25 Oct 2018 3 minute read
An EU flag with a star missing

Liz Saville Roberts, Plaid Cymru MP for Dwyfor-Meirionnydd

It suits the British psyche to create a villain on whom we can blame our ills. For the past few decades that has been Europe.

From Gold Plating – the practice of self-overregulating and then blaming the EU – to the seemingly countless anti-European headlines, the seed of anti-EU sentiment has been cultivated by responsibility-averse politicians for a generation or more.

Today, I head into the lair and meet with Brexit-negotiator-in-chief Michel Barnier. I do not, however, expect him to be sat on a swivel chair stroking a white cat when we meet.

I meet Mr Barnier as part of a cross-party delegation of opposition party Westminster leaders. SNP, Greens and Liberal Democrats will join me.

The conspicuous absence of Labour has become commonplace, if not increasingly disappointing, at these crucial Brexit events.

Labour are devoted to a policy of creative ambiguity on Brexit. So creative is this ambiguity that not even their own frontbench seems to understand it.

The Conservative Party remain equally committed and confused on Brexit. This has never been more on show than on Monday, when we heard the Prime Minister tell us that 95% of a deal was done. Cue pithy quips about the Titanic completing 95% of its journey.

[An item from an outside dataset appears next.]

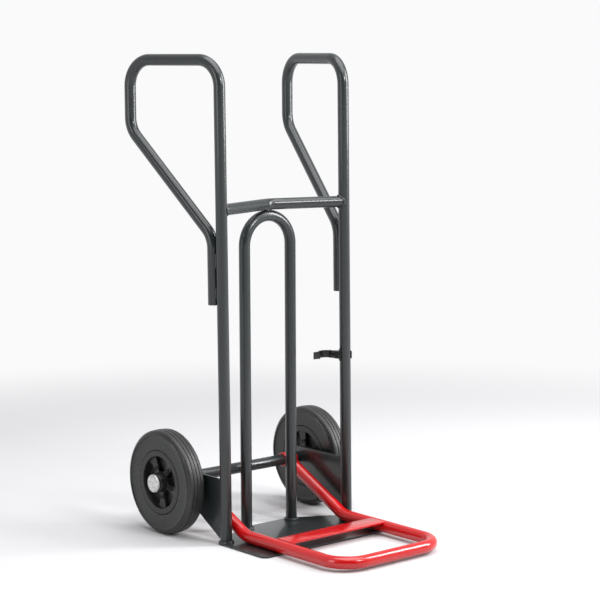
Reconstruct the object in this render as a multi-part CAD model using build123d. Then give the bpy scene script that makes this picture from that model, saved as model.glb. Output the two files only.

Theresa May’s own red lines continue to bind her hands, making any deal nigh on impossible. And the slightest deviation from the undeliverable promises she made over the past two years provoke cries of “betrayal” from her own backbenchers.

In turn, the image of us-and-them, the EU vs the UK, is only reinforced.

Spam

But here is the bad news for the Brexiteers – it is not the Prime Minister who is sabotaging Brexit. Neither is the ‘evil empire’ that is the EU scuppering our exit.

It is good-old-fashioned facts that mean the Brexit is falling on its face.

The truth is, the EU has been a force for good. And for the country I represent – Wales – that is truer than most.

That is not to say Wales has thrived – sadly, that could not be further from reality. But, let me put this as clearly as I can – that is not the fault of the EU.

In fact, the EU has mitigated the damage done to Wales by the negligence of Westminster governments, Labour and Conservative alike.

And as our impending exit from the EU is set to do irreparable injury to our county, an answerless Westminster continues to fail to offer any solutions to the questions we face.

This only serves to reinforce the necessity of the need for the people to seek solutions.

Today, opposition parties will raise this prospect with Michel Barnier.

No longer do we hear the claims that post-Brexit Britain will be a land of milk and honey. Perhaps that is because it seems like we may be confined to a diet of spam and potato peel pie post-Brexit.

The last vestige of a pro-Brexit argument seems to be that this was the ‘will of the people’.

The logical extension of this position seems blindingly obvious –the people that must decide whether we leave or not now we know the terms.

After all, democracy only works if people are free to make informed choices.